Unlikely? Of course. But so unlikely that he would risk his entire future political career on it? Because losing this race would have permanently put a stake through the heart of his presidential ambitions – he would be both a “Bush” and a loser.

What’s next?

CFO and Democrat Alex Sink is seriously considering the race and, in the absence of Jeb, would be considered a prohibitive favorite and would probably see the field cleared for her (no disrespect to Congressman Kendrick Meeks). But we haven’t heard much recently and, as noted, Rep. Meeks is already gearing up.

On the Republican side, Jeb appears to have given his blessing to former state house Speaker Marco Rubio to run, but he’ll have to prove himself. He would be an exciting candidate – a young Latino with a long future ahead of him, but…

Attorney General Bill McCollum wants it. He wants it so bad he can taste it with every breath of Florida air he takes. And, he has won two statewide Republican primaries and one statewide general election. Rubio has won… a state house seat. Yes, he was Speaker, but let’s face it – if our current Speaker, Mr. Sansom, hadn’t been spending the last months a hair’s breadth away from being indicted by a grand jury, would you be able to name him?

Finally, NRSC Chairman, Texas Senator John Cornyn, is desperately trying to recruit Charlie Crist. In addition to being horribly insulting to Rubio and McCollum, Cornyn is probably kidding himself.
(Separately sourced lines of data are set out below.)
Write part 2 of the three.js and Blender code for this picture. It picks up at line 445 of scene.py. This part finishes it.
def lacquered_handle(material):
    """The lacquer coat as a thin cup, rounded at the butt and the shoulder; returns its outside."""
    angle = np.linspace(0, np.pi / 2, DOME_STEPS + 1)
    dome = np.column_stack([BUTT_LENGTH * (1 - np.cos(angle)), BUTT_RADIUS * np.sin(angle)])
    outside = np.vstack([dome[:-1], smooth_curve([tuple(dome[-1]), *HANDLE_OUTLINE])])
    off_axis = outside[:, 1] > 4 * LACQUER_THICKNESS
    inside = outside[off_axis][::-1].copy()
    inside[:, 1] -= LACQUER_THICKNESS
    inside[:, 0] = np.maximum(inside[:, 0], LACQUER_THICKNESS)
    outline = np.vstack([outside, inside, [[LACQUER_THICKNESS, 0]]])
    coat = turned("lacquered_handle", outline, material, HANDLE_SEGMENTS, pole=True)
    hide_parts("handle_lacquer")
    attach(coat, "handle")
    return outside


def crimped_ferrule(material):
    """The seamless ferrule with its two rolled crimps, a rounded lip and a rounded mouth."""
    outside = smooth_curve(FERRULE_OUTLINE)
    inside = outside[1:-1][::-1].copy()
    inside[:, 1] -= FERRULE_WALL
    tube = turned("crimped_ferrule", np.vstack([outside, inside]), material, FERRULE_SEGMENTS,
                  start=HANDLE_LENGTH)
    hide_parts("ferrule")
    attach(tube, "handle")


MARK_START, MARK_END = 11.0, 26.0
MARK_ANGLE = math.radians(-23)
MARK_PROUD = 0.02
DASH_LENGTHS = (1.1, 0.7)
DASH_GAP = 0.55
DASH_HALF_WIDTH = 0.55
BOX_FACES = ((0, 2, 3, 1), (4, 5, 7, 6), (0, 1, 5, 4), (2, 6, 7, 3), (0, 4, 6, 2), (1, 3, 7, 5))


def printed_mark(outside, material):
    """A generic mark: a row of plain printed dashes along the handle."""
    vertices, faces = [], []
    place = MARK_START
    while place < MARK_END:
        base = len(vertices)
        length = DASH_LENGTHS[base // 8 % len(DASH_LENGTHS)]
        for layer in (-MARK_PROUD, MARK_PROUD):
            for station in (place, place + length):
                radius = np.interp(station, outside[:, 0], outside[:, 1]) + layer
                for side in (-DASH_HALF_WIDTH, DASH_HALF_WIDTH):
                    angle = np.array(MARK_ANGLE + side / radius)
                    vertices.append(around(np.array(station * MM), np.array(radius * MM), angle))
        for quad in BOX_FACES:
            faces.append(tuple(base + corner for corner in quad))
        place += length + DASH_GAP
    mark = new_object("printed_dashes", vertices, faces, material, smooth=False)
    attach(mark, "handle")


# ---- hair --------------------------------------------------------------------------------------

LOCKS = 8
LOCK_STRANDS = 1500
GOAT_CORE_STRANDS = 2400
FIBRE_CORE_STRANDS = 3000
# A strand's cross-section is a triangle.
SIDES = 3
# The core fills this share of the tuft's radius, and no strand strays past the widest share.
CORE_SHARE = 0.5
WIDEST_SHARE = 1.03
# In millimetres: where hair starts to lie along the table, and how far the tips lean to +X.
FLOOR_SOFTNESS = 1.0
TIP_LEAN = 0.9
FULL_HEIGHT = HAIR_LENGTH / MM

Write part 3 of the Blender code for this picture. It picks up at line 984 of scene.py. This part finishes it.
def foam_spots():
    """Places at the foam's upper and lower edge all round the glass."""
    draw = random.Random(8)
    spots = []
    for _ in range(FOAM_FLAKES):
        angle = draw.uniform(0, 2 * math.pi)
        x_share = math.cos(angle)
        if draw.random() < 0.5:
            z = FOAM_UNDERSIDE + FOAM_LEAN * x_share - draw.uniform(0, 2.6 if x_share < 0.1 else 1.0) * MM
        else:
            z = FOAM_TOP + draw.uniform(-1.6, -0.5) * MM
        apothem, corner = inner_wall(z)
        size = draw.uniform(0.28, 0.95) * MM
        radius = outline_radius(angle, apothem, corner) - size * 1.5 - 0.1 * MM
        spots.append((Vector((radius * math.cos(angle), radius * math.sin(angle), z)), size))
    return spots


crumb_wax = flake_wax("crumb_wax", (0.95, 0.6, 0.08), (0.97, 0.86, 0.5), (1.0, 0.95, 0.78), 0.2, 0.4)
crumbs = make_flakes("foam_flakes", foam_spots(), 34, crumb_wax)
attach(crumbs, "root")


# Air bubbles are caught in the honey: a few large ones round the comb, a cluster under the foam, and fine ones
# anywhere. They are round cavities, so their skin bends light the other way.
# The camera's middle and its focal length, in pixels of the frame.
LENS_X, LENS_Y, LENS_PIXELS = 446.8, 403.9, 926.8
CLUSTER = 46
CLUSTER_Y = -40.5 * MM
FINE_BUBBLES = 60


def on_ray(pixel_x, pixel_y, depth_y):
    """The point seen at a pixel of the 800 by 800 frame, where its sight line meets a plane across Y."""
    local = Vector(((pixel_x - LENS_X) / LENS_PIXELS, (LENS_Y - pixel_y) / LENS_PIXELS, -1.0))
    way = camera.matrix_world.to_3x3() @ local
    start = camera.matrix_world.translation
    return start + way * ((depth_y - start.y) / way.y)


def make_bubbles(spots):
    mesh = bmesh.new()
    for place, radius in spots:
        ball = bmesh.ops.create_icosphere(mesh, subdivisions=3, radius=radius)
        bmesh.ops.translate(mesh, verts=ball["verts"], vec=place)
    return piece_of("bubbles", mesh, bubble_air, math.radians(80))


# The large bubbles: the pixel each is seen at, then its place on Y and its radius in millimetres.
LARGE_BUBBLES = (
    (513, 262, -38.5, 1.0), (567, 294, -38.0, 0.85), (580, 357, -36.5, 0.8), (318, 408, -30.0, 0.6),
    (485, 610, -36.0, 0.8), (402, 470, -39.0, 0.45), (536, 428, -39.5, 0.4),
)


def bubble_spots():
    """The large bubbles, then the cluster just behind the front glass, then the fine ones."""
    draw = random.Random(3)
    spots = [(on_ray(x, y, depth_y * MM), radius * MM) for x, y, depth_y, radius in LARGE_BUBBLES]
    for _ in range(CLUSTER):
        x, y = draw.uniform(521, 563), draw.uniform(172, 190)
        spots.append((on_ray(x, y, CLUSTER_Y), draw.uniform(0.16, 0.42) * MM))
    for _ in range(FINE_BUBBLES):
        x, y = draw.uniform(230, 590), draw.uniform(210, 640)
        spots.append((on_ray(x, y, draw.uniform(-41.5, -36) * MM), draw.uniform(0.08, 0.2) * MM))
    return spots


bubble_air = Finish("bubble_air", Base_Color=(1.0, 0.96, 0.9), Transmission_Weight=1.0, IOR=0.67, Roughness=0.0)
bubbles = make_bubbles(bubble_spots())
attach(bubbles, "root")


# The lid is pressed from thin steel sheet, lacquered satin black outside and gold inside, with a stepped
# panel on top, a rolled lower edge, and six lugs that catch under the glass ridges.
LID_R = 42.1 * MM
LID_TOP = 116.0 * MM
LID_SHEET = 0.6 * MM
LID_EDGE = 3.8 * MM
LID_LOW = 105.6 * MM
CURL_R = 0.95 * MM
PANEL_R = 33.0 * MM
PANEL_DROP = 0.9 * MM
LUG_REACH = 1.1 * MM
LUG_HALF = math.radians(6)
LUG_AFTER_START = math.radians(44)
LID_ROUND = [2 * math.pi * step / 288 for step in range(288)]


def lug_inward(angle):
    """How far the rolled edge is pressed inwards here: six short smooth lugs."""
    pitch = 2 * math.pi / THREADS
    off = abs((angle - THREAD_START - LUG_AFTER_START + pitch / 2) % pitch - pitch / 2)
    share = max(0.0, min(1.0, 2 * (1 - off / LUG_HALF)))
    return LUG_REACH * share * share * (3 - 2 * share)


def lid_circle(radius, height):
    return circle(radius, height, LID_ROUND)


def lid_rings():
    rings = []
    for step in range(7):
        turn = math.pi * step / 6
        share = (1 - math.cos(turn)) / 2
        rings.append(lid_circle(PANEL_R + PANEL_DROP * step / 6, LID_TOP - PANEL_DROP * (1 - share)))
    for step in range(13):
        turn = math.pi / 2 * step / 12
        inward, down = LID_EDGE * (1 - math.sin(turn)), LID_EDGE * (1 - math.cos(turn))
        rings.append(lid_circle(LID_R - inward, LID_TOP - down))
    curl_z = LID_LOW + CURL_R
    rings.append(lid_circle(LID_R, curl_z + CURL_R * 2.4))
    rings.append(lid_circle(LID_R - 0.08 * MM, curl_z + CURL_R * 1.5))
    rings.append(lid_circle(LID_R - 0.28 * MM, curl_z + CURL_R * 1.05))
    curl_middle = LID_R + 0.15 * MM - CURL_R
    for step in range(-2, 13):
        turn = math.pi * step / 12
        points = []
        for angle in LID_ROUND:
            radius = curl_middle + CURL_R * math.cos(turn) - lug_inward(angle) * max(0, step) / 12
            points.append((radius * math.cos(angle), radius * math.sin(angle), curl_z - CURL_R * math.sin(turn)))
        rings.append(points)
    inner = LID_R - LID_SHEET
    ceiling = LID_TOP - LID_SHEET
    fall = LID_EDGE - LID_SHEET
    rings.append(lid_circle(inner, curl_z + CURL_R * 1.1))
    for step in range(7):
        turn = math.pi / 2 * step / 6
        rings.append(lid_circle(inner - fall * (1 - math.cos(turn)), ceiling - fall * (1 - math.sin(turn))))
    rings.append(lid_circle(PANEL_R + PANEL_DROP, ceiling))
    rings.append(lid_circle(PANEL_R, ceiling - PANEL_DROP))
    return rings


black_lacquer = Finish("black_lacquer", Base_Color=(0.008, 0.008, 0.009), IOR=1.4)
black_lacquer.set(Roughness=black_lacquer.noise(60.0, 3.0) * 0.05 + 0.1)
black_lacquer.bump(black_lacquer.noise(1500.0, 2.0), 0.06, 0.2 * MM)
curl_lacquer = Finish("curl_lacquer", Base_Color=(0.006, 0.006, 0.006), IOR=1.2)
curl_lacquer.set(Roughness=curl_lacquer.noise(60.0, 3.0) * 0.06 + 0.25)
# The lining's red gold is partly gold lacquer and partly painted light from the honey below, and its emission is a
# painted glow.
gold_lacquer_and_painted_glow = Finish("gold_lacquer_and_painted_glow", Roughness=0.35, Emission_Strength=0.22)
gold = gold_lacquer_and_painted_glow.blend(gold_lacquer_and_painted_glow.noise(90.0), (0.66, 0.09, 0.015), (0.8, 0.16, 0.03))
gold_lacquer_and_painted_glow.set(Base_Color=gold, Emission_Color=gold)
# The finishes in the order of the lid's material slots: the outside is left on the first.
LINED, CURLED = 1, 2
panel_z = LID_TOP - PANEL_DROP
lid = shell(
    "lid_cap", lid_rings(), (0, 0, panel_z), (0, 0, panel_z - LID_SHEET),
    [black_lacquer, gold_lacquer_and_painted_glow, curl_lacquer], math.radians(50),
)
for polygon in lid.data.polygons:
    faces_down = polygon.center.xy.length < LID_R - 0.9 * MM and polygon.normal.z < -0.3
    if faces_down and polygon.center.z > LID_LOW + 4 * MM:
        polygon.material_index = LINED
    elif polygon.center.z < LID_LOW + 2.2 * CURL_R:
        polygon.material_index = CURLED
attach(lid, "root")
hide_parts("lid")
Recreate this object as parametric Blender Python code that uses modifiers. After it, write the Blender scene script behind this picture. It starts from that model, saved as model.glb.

Crist – despite the fact that he is very close to presiding over the complete collapse of budget and who will, in all likelihood, face such a massive deficit in 2009-2010 that he will be forces to sell all of our kindergarten-age children to a shady multinational conglomerate who will put them to work sewing socks next to illegal immigrants – is a pretty safe bet for re-election and might look at life in the Senate minority and decided to bet on Bill Nelson retiring an opening that seat up in 2012 when things don’t look quite so bleak.